Set problem: Which lines below hold the word "that"? Copy all of them.

Data:
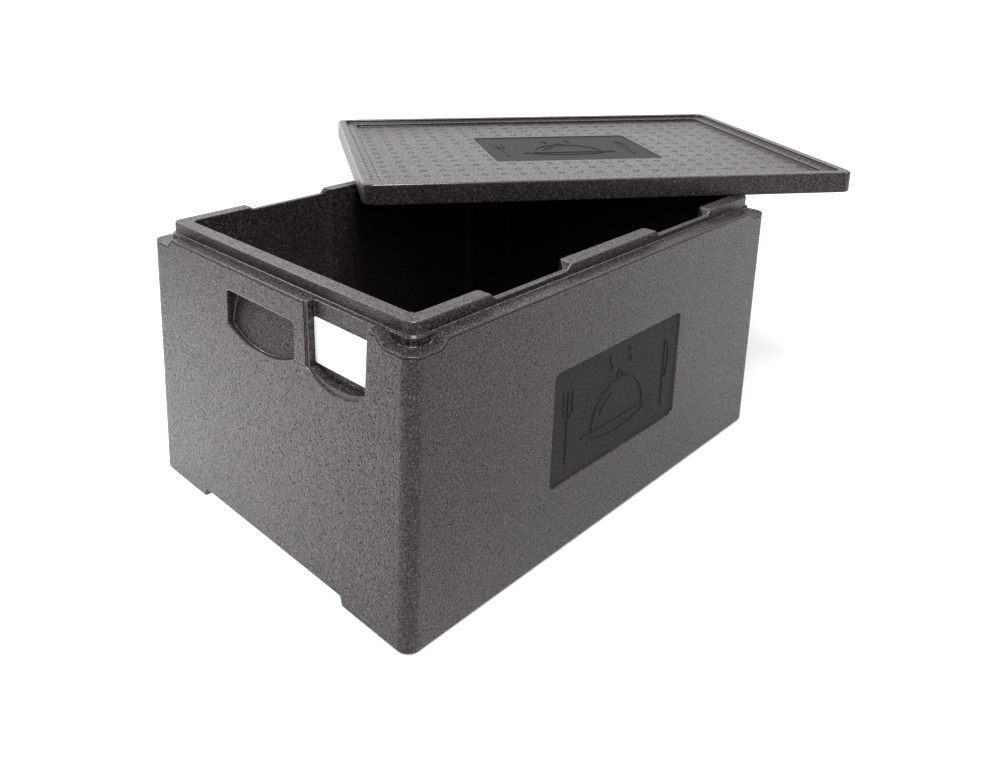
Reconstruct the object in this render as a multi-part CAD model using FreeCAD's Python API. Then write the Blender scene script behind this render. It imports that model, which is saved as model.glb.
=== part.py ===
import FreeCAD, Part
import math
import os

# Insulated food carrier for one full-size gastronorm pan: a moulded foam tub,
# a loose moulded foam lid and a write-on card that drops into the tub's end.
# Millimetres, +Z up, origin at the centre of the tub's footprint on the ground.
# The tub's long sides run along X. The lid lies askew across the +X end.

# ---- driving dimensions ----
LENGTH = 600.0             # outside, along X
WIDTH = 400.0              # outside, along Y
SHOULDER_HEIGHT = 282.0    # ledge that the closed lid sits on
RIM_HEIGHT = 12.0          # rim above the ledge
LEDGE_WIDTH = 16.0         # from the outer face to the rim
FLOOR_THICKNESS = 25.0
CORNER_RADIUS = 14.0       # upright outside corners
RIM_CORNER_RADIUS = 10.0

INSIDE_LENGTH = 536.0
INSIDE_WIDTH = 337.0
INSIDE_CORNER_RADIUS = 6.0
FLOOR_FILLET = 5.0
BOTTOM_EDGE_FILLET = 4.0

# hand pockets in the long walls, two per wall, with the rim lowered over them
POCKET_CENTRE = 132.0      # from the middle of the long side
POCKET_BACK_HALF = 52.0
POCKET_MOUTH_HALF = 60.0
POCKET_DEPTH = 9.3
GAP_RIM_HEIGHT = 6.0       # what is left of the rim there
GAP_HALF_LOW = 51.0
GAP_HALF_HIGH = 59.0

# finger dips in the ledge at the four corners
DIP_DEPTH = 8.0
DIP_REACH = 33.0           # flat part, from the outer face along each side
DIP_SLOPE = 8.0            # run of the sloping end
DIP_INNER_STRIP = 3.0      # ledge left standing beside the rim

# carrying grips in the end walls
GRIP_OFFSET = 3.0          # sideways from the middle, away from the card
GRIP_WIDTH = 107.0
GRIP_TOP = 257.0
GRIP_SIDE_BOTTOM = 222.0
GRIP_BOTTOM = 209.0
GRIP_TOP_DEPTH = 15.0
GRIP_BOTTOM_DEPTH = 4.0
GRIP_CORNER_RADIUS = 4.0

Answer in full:
Reconstruct the object in this render as a multi-part CAD model using FreeCAD's Python API. Then write the Blender scene script behind this render. It imports that model, which is saved as model.glb.
# a loose moulded foam lid and a write-on card that drops into the tub's end.
SHOULDER_HEIGHT = 282.0    # ledge that the closed lid sits on